Dariush Divsalar

Dariush Divsalar
Associated organizations
Jet Propulsion Laboratory
Fields of study
Communications
Awards
NASA Exceptional Engineering Achievement Medal

Biography

For more than three decades, Dariush Divsalar’s innovative contributions to information theory and communications technology have provided advancements leading to more reliable and efficient near-capacity transmission and reception of data for wireless networks and deep space communications. Dr. Divsalar’s channel coding innovations have led to state-of-the art technology and represent the most advanced high-performance coding schemes standardized for deep space communications today. Channel codes are used to protect data transmission and storage in the presence of noise or errors. Perhaps best known for his work on understanding turbo codes, which were the first practical codes to closely approach channel capacity, Dr. Divsalar optimized and standardized turbo codes for deep-space applications. He also co-invented a new class of protograph-based low-density parity-check (LDPC) codes for efficient information transfer over noisy channels. Known as Accumulate Repeat Accumulate codes, the technique is based on accumulators, puncturing, and a precoder to further improve performance. These new codes are themselves an enhanced version of Repeat Accumulate codes previously co-invented by Dr. Divsalar. These new protograph-based LDPC codes have become Consultative Committee for Space Data Systems (CCSDS) international standards and are being used in NASA missions. Dr. Divsalar has also contributed significantly to bandwidth-efficient coded modulation, with work that paved the way to trellis coded modulation design for wireless fading channels that became the basis of the modern approach of bit-interleaved coded modulation.

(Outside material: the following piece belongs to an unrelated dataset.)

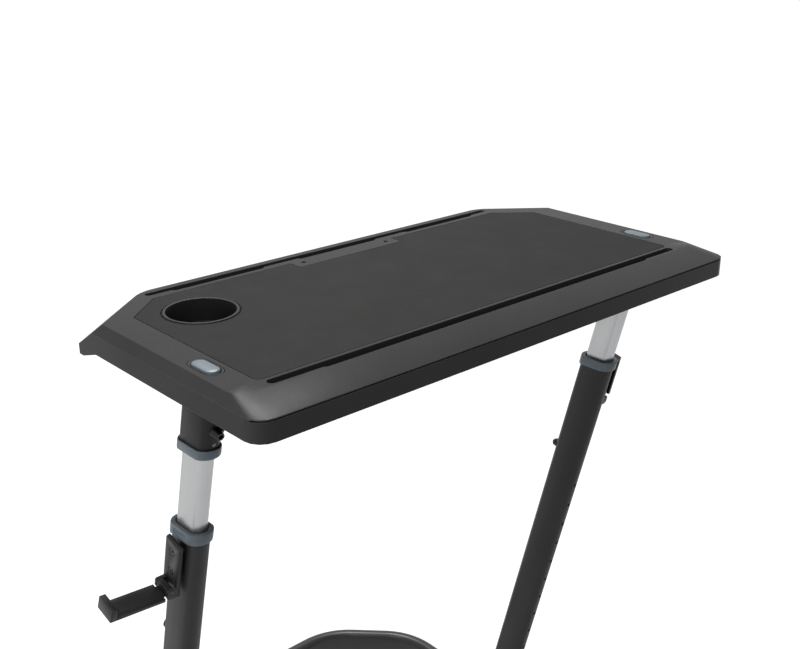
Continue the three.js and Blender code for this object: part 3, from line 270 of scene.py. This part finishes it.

This is an integral component of today’s WiFi and 4G wireless systems. He also developed the parallel partial interference cancellation scheme for multiuser systems, analyzed it, and showed its superiority in improving code division multiple access (CDMA), which was an important building block of multiple access communications systems. Dr. Divsalar’s latest discoveries are impacting the use of wireless, deep space, and free-space optical communications for high-speed data links.

An IEEE Life Fellow and recipient of the NASA Exceptional Engineering Achievement Medal (1996), Dr. Divsalar is currently a senior research scientist with the Jet Propulsion Laboratory, Pasadena, CA, USA.